How collectors might use this information

A few practical angles for different types of collectors and small sellers:

  • New or returning collectors:

    • Learn to recognize the baseline variants (Red vs. Yellow Cheeks) before diving into print errors.
    • When you see unusual color fade, border tones, or print shifts, compare to known scans and seller descriptions. Not every light border is an accepted “error,” but patterns emerge.
  • Error-focused collectors:

    • Keep track of publicly recorded sales like this Goldin result. Even if each error is unique, a cluster of sales helps frame what advanced buyers consider significant.
    • Consider documenting your own collection with clear scans and consistent terminology so future buyers understand what they’re looking at.
  • Small sellers and flippers:

    • When sorting raw Base Set Pikachu, slow down on cards with obviously atypical borders or color. It may be worth a closer evaluation before bulk-moving them.
    • If you believe you have a similar error, accurate, conservative description is key: over-claiming can damage trust, while clear photos and third-party grading can do the heavy lifting.

Final thoughts

The 1999 Pokémon Game Yellow Cheeks Albino Border Error #58 Pikachu – PSA MINT 9 that sold for $15,556 at Goldin on 2026-05-18 is a textbook example of how the hobby can reward highly specific knowledge.

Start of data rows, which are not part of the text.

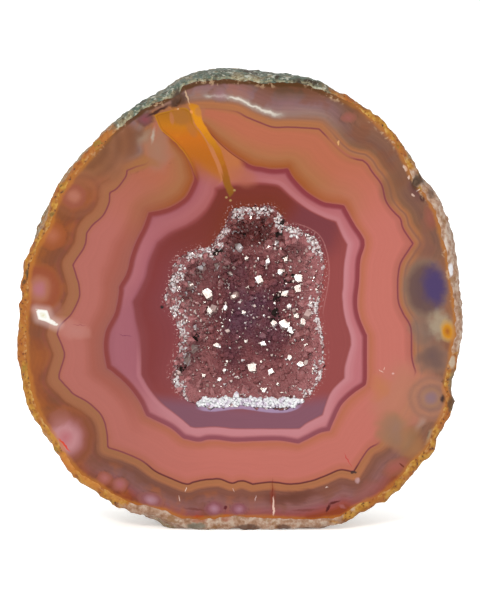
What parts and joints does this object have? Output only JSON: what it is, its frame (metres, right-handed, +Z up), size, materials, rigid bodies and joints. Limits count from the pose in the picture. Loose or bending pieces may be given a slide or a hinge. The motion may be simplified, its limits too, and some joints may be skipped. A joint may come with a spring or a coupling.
{
  "type": "agate nodule half",
  "caption": "Half of a sawn agate nodule with a polished banded face, a rough rind and a hollow lined by small quartz crystals, standing on a flat of its rind.",
  "frame": {"origin": "on the ground, under the middle of the stone's bounding box", "axes": "+Z up from the seat, -Y out of the polished face, +X to the right as the face is looked at"},
  "size_m": [0.0893, 0.0466, 0.0925],
  "materials": {
    "agate": "polished",
    "quartz": "gloss"
  },
  "bodies": {
    "root": {"agate_nodule": "agate", "crystal_crust": "quartz"}
  },
  "joints": []
}
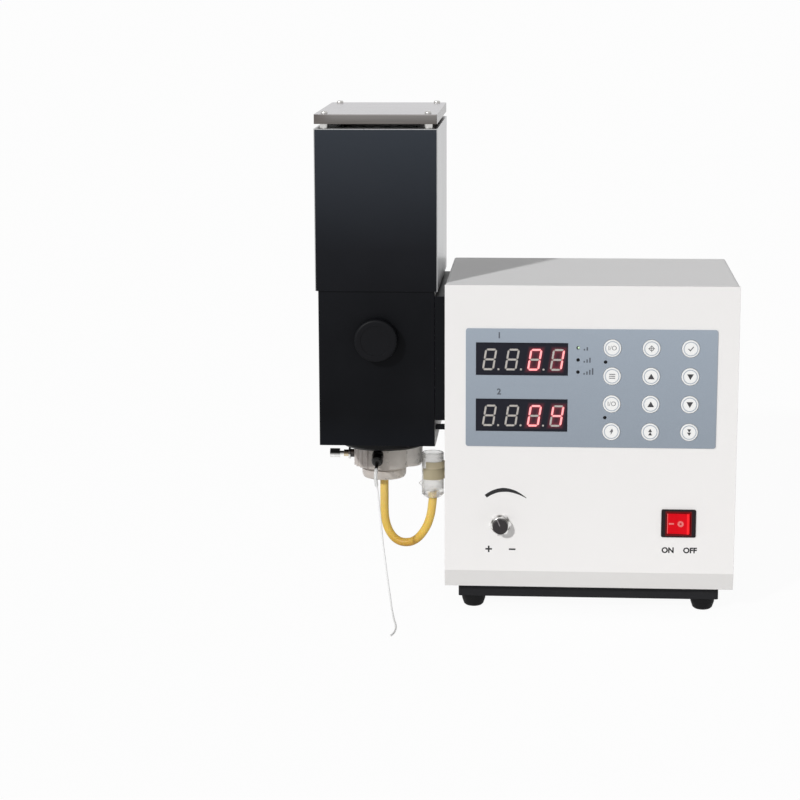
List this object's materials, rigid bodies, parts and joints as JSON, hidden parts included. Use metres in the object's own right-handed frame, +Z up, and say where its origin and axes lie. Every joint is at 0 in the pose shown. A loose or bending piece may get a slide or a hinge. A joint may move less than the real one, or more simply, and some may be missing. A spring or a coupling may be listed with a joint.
{
  "type": "flame photometer",
  "caption": "Bench flame photometer: keypad cabinet with a cantilevered burner tower, spray chamber, drain cup and sampling capillary.",
  "frame": {"origin": "on the bench under the middle of the object's bounding box, the two soft lines left out", "axes": "+Z up, -Y out of the front panel, +X to the right; the tower stands on the -X side"},
  "size_m": [0.3916, 0.2892, 0.4699],
  "materials": {
    "panel_paint": "satin white powder paint",
    "cover_paint": "satin grey powder paint",
    "tower_paint": "satin black paint",
    "black_paint": "semi-gloss black paint",
    "zinc_steel": "zinc-plated sheet",
    "stainless": "brushed",
    "bright_steel": "turned",
    "bright_chrome": "polished",
    "brass": "machined",
    "core_iron": "varnished laminations",
    "black_rubber": "matt",
    "black_plastic": "fine satin",
    "brown_plastic": "satin",
    "khaki_plastic": "satin",
    "plate_film": "printed film",
    "key_white": "printed film",
    "display_black": "glossy",
    "segment_red": "lit",
    "segment_grey": "unlit",
    "lamp_green": "diffused",
    "rocker_red": "translucent",
    "board_green": "coated board",
    "clear_glass": "polished",
    "smoky_plastic": "moulded, smoky and translucent",
    "clear_plastic": "moulded, clear",
    "yellow_rubber": "translucent latex",
    "capillary_plastic": "translucent white"
  },
  "bodies": {
    "housing": {"cabinet_cover": "cover_paint", "front_panel": "panel_paint", "rear_panel": "cover_paint", "chassis_plate": "zinc_steel", "base_tray": "black_paint", "feet": "black_rubber", "panel_screws": "bright_steel", "keypad_plate": "plate_film", "panel_board": "board_green", "display_upper": "display_black", "display_lower": "display_black", "digits_lit": "segment_red", "digits_unlit": "segment_grey", "indicator_lamps": "lamp_green", "switch_body": "black_plastic", "valve_body": "brass", "valve_nut": "bright_chrome", "power_transformer": "core_iron", "main_board": "board_green", "detector_block": "black_plastic", "mains_inlet": "black_plastic", "fuse_holder": "black_plastic", "hose_fittings": "brass", "tower_housing": "tower_paint", "upper_cover": "stainless", "cover_plate": "tower_paint", "lid": "stainless", "lid_pillars": "bright_steel", "lid_screws": "bright_steel", "light_duct": "tower_paint", "support_bar": "tower_paint", "burner_flange": "black_plastic", "burner_head": "stainless", "glass_chimney": "clear_glass", "mixing_chamber": "smoky_plastic", "chamber_base": "smoky_plastic", "nebuliser": "black_plastic", "needle_gland": "brown_plastic", "drain_cup": "clear_plastic", "cup_clip": "khaki_plastic", "drain_hose": "yellow_rubber", "capillary": "capillary_plastic"},
    "key_a1": {"key_a1": "key_white"},
    "key_a2": {"key_a2": "key_white"},
    "key_a3": {"key_a3": "key_white"},
    "key_b1": {"key_b1": "key_white"},
    "key_b2": {"key_b2": "key_white"},
    "key_b3": {"key_b3": "key_white"},
    "key_c1": {"key_c1": "key_white"},
    "key_c2": {"key_c2": "key_white"},
    "key_c3": {"key_c3": "key_white"},
    "key_d1": {"key_d1": "key_white"},
    "key_d2": {"key_d2": "key_white"},
    "key_d3": {"key_d3": "key_white"},
    "rocker": {"switch_rocker": "rocker_red"},
    "valve_knob": {"valve_spindle": "brass", "knob_skirt": "bright_chrome", "knob_cap": "black_plastic"},
    "port_cap": {"port_cap": "black_plastic"},
    "needle_screw": {"needle_screw": "bright_chrome"}
  },
  "joints": [
    {"name": "key_a1_press", "type": "slide", "parent": "housing", "child": "key_a1", "axis": [0, 1, 0], "range_m": [0, 0.0006], "stiffness_N_per_m": 1500, "springref_m": -0.0003},
    {"name": "key_a2_press", "type": "slide", "parent": "housing", "child": "key_a2", "axis": [0, 1, 0], "range_m": [0, 0.0006], "stiffness_N_per_m": 1500, "springref_m": -0.0003},
    {"name": "key_a3_press", "type": "slide", "parent": "housing", "child": "key_a3", "axis": [0, 1, 0], "range_m": [0, 0.0006], "stiffness_N_per_m": 1500, "springref_m": -0.0003},
    {"name": "key_b1_press", "type": "slide", "parent": "housing", "child": "key_b1", "axis": [0, 1, 0], "range_m": [0, 0.0006], "stiffness_N_per_m": 1500, "springref_m": -0.0003},
    {"name": "key_b2_press", "type": "slide", "parent": "housing", "child": "key_b2", "axis": [0, 1, 0], "range_m": [0, 0.0006], "stiffness_N_per_m": 1500, "springref_m": -0.0003},
    {"name": "key_b3_press", "type": "slide", "parent": "housing", "child": "key_b3", "axis": [0, 1, 0], "range_m": [0, 0.0006], "stiffness_N_per_m": 1500, "springref_m": -0.0003},
    {"name": "key_c1_press", "type": "slide", "parent": "housing", "child": "key_c1", "axis": [0, 1, 0], "range_m": [0, 0.0006], "stiffness_N_per_m": 1500, "springref_m": -0.0003},
    {"name": "key_c2_press", "type": "slide", "parent": "housing", "child": "key_c2", "axis": [0, 1, 0], "range_m": [0, 0.0006], "stiffness_N_per_m": 1500, "springref_m": -0.0003},
    {"name": "key_c3_press", "type": "slide", "parent": "housing", "child": "key_c3", "axis": [0, 1, 0], "range_m": [0, 0.0006], "stiffness_N_per_m": 1500, "springref_m": -0.0003},
    {"name": "key_d1_press", "type": "slide", "parent": "housing", "child": "key_d1", "axis": [0, 1, 0], "range_m": [0, 0.0006], "stiffness_N_per_m": 1500, "springref_m": -0.0003},
    {"name": "key_d2_press", "type": "slide", "parent": "housing", "child": "key_d2", "axis": [0, 1, 0], "range_m": [0, 0.0006], "stiffness_N_per_m": 1500, "springref_m": -0.0003},
    {"name": "key_d3_press", "type": "slide", "parent": "housing", "child": "key_d3", "axis": [0, 1, 0], "range_m": [0, 0.0006], "stiffness_N_per_m": 1500, "springref_m": -0.0003},
    {"name": "rocker_tilt", "type": "hinge", "parent": "housing", "child": "rocker", "pos_m": [0.142, -0.0961, 0.0893], "axis": [0, 0, 1], "range_deg": [0, 14]},
    {"name": "valve_turn", "type": "hinge", "parent": "housing", "child": "valve_knob", "pos_m": [-0.0236, -0.1021, 0.086], "axis": [0, -1, 0], "range_deg": [-135, 135]},
    {"name": "port_cap_pull", "type": "slide", "parent": "housing", "child": "port_cap", "axis": [0, -1, 0], "range_m": [0, 0.03]},
    {"name": "needle_turn", "type": "hinge", "parent": "housing", "child": "needle_screw", "pos_m": [-0.188, -0.0111, 0.1335], "axis": [-1, 0, 0], "range_deg": [-180, 180]}
  ]
}
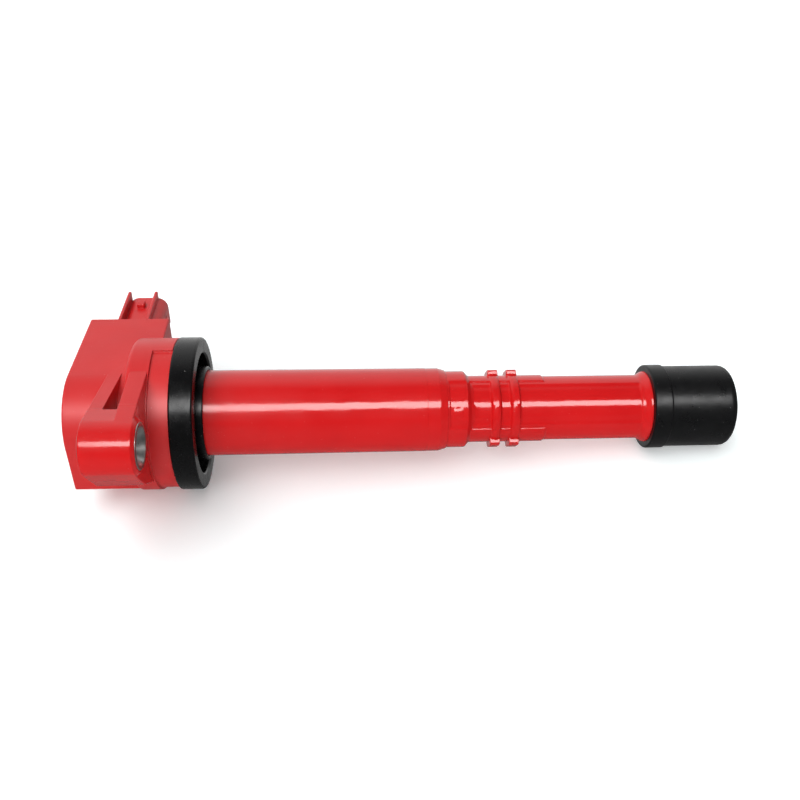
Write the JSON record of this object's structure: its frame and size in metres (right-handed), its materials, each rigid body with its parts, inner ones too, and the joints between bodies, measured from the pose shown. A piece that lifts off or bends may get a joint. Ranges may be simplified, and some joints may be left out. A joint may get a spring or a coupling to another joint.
{
  "type": "ignition coil",
  "caption": "Plug-top ignition coil: box head with bolt arm and connector hood, long coil sleeve, narrow ribbed tower and rubber plug boot.",
  "frame": {"origin": "on the coil axis, halfway along the outer band of the cover seal", "axes": "+X along the coil axis towards the spark plug, +Y the way the connector hood opens, +Z square to the flat upper side of the head"},
  "size_m": [0.1816, 0.0796, 0.042],
  "materials": {
    "red_case": "gloss moulded plastic",
    "red_sleeve": "gloss moulded plastic",
    "red_tower": "gloss moulded plastic",
    "seal_rubber": "satin moulded rubber",
    "boot_rubber": "satin silicone rubber",
    "bush_steel": "turned, zinc plated",
    "blade_tin": "tin plated",
    "module_black": "moulded epoxy",
    "sink_aluminium": "stamped",
    "brass_strip": "stamped",
    "potting_resin": "cast epoxy",
    "silicon_steel": "laminated",
    "bobbin_plastic": "glass filled",
    "copper_wire": "enamelled copper",
    "magnet_grey": "sintered",
    "damper_rubber": "foam rubber",
    "terminal_brass": "turned",
    "resistor_ceramic": "fired ceramic",
    "spring_steel": "drawn stainless wire"
  },
  "bodies": {
    "coil": {"head_case": "red_case", "coil_sleeve": "red_sleeve", "extension_tower": "red_tower", "cover_seal": "seal_rubber", "plug_boot": "boot_rubber", "bolt_bush": "bush_steel", "terminal_blade_1": "blade_tin", "terminal_blade_2": "blade_tin", "terminal_blade_3": "blade_tin", "igniter_module": "module_black", "igniter_heat_sink": "sink_aluminium", "supply_busbar": "brass_strip", "switch_busbar": "brass_strip", "hv_diode": "module_black", "head_resin": "potting_resin", "core_shield": "silicon_steel", "primary_bobbin": "bobbin_plastic", "primary_winding": "copper_wire", "sleeve_resin": "potting_resin", "secondary_bobbin": "bobbin_plastic", "secondary_winding": "copper_wire", "winding_resin": "potting_resin", "central_core": "silicon_steel", "upper_magnet": "magnet_grey", "lower_magnet": "magnet_grey", "core_dampers": "damper_rubber", "hv_terminal": "terminal_brass", "suppression_resistor": "resistor_ceramic", "resistor_caps": "terminal_brass", "spring_seat": "terminal_brass", "contact_spring": "spring_steel"},
    "plug_contact": {"spring_tip": "spring_steel"}
  },
  "joints": [
    {"name": "contact_travel", "type": "slide", "parent": "coil", "child": "plug_contact", "axis": [-1, 0, 0], "range_m": [0, 0.006], "stiffness_N_per_m": 600, "deforming": ["contact_spring"]}
  ]
}
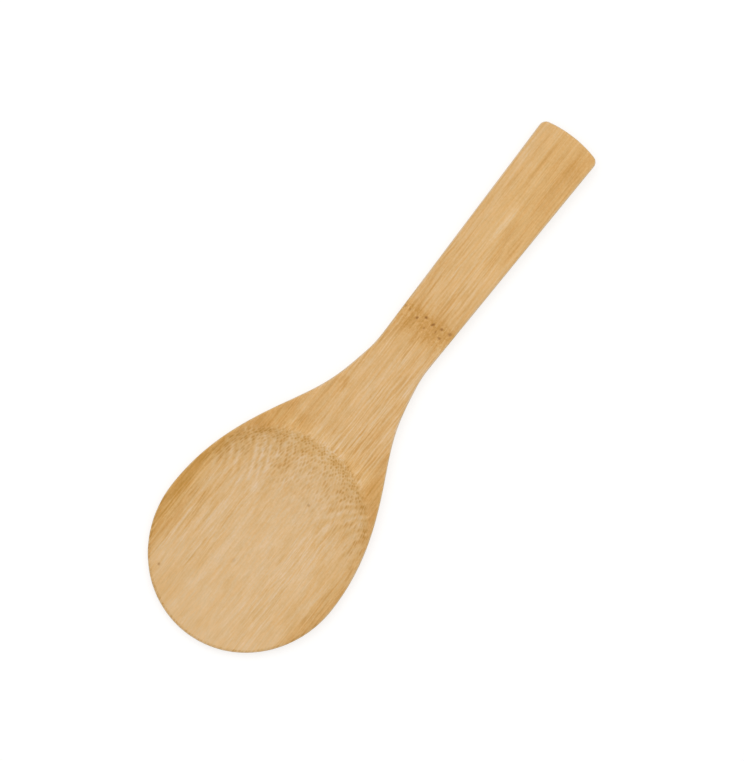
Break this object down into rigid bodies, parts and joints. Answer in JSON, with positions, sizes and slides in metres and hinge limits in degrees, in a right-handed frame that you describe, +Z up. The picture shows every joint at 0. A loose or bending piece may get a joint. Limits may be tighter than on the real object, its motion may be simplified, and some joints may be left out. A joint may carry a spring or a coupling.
{
  "type": "rice paddle",
  "caption": "Rice paddle carved from solid bamboo: a shallow dished blade with a round tip and a straight flat handle, for scooping and serving cooked rice.",
  "frame": {"origin": "middle of the length and width, on the plane that the paddle rests on when it lies on its back", "axes": "+Y along the paddle from the blade's tip to the end of the handle, +Z up out of the dish, +X across the blade"},
  "size_m": [0.0646, 0.2, 0.0072],
  "materials": {
    "bamboo": "satin"
  },
  "bodies": {
    "root": {"paddle": "bamboo"}
  },
  "joints": []
}
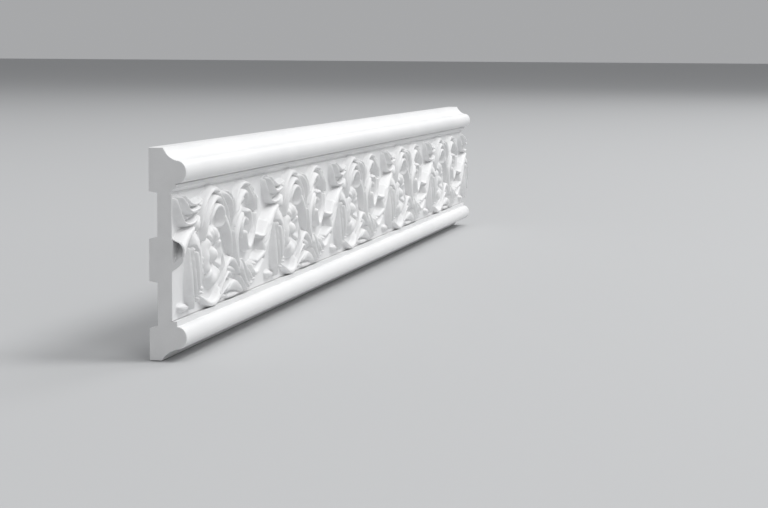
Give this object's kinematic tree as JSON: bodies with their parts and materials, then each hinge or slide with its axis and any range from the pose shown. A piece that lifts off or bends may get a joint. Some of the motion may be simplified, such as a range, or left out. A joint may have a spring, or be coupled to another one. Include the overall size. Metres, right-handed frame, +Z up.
{
  "type": "plaster frieze section",
  "caption": "Straight length of wall frieze moulding: rolls along both edges and, between them, running scroll relief of rosettes, leaves and bell flowers.",
  "frame": {"origin": "middle of the length, on the back face of the middle rib, 64 mm above the bottom edge", "axes": "+X along the moulding from the end that shows its cut in the picture, +Y out of the back into the wall, +Z up"},
  "size_m": [1.03, 0.0248, 0.135],
  "materials": {
    "plaster": "matt white cast plaster with a fine grain"
  },
  "bodies": {
    "root": {"frieze_section": "plaster"}
  },
  "joints": []
}
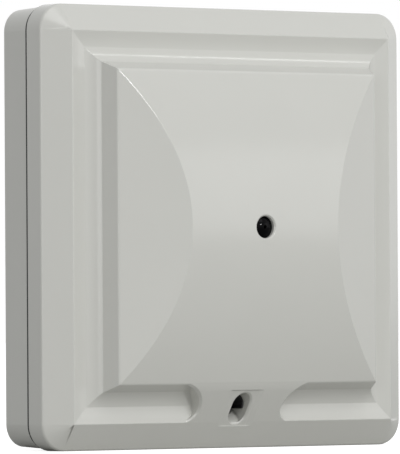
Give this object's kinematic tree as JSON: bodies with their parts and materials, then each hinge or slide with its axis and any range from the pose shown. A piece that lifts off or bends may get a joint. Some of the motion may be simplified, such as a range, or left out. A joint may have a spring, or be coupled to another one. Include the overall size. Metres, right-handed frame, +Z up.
{
  "type": "glass break sensor",
  "caption": "Square wall-mounted sensor that hears breaking glass, with a domed front, a central microphone hole and a hook-on cover over a base tray.",
  "frame": {"origin": "centre of the flat back face that lies on the wall", "axes": "+Z up the wall, +X to the right seen from the front, -Y out of the wall through the microphone hole"},
  "size_m": [0.089, 0.0259, 0.086],
  "materials": {
    "base_shell": "satin moulded ABS",
    "cover_shell": "satin moulded ABS",
    "screw_steel": "zinc plated",
    "board_laminate": "solder mask over glass laminate",
    "can_aluminium": "drawn can",
    "boot_rubber": "moulded rubber",
    "felt_cloth": "pressed felt",
    "terminal_plastic": "moulded polyamide",
    "clamp_brass": "plated brass",
    "switch_plastic": "moulded thermoplastic",
    "slider_plastic": "moulded thermoplastic",
    "dark_plastic": "moulded thermoplastic",
    "plunger_plastic": "moulded acetal",
    "relay_plastic": "sealed moulded case",
    "chip_resin": "moulded resin with tinned leads",
    "can_steel": "drawn steel can",
    "chip_ceramic": "glazed ceramic",
    "capacitor_ceramic": "fired ceramic"
  },
  "bodies": {
    "housing": {"base": "base_shell", "circuit_board": "board_laminate", "board_screws": "screw_steel", "microphone": "can_aluminium", "microphone_boot": "boot_rubber", "microphone_felt": "felt_cloth", "terminal_block": "terminal_plastic", "terminal_clamps": "clamp_brass", "terminal_screws": "screw_steel", "option_switch": "switch_plastic", "tamper_switch": "dark_plastic", "relay": "relay_plastic", "controller_chip": "chip_resin", "amplifier_chip": "chip_resin", "voltage_regulator": "chip_resin", "crystal": "can_steel", "capacitors": "can_aluminium", "diodes": "chip_resin", "resistors": "chip_ceramic", "chip_capacitors": "capacitor_ceramic"},
    "cover": {"cover": "cover_shell", "cover_screw": "screw_steel", "sound_grommet": "boot_rubber"},
    "plunger": {"tamper_plunger": "plunger_plastic"},
    "slider_1": {"option_slider_1": "slider_plastic"},
    "slider_2": {"option_slider_2": "slider_plastic"},
    "slider_3": {"option_slider_3": "slider_plastic"},
    "slider_4": {"option_slider_4": "slider_plastic"}
  },
  "joints": [
    {"name": "cover_hinge", "type": "hinge", "parent": "housing", "child": "cover", "pos_m": [0, -0.008, 0.0428], "axis": [-1, 0, 0], "range_deg": [0, 50]},
    {"name": "tamper_travel", "type": "slide", "parent": "housing", "child": "plunger", "axis": [0, -1, 0], "range_m": [0, 0.00125]},
    {"name": "option_slide_1", "type": "slide", "parent": "housing", "child": "slider_1", "axis": [0, 0, 1], "range_m": [0, 0.0016]},
    {"name": "option_slide_2", "type": "slide", "parent": "housing", "child": "slider_2", "axis": [0, 0, 1], "range_m": [0, 0.0016]},
    {"name": "option_slide_3", "type": "slide", "parent": "housing", "child": "slider_3", "axis": [0, 0, 1], "range_m": [0, 0.0016]},
    {"name": "option_slide_4", "type": "slide", "parent": "housing", "child": "slider_4", "axis": [0, 0, 1], "range_m": [0, 0.0016]}
  ],
  "couplings": [
    {"joint": "tamper_travel", "follows": "cover_hinge", "m_per_rad": 0.0014}
  ]
}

To a casual observer, it’s “just” a Base Set Pikachu in a Mint grade. To the subset of collectors who chase early WotC misprints, it’s a distinctive, tough-to-replace piece that anchors a focused collection.

As more of these niche errors surface at major auction houses, expect the conversation around Base Set to keep evolving: not just Red vs. Yellow Cheeks, but how far down the rabbit hole of print anomalies the community is willing to go—and what kind of premiums those details can sustain over time.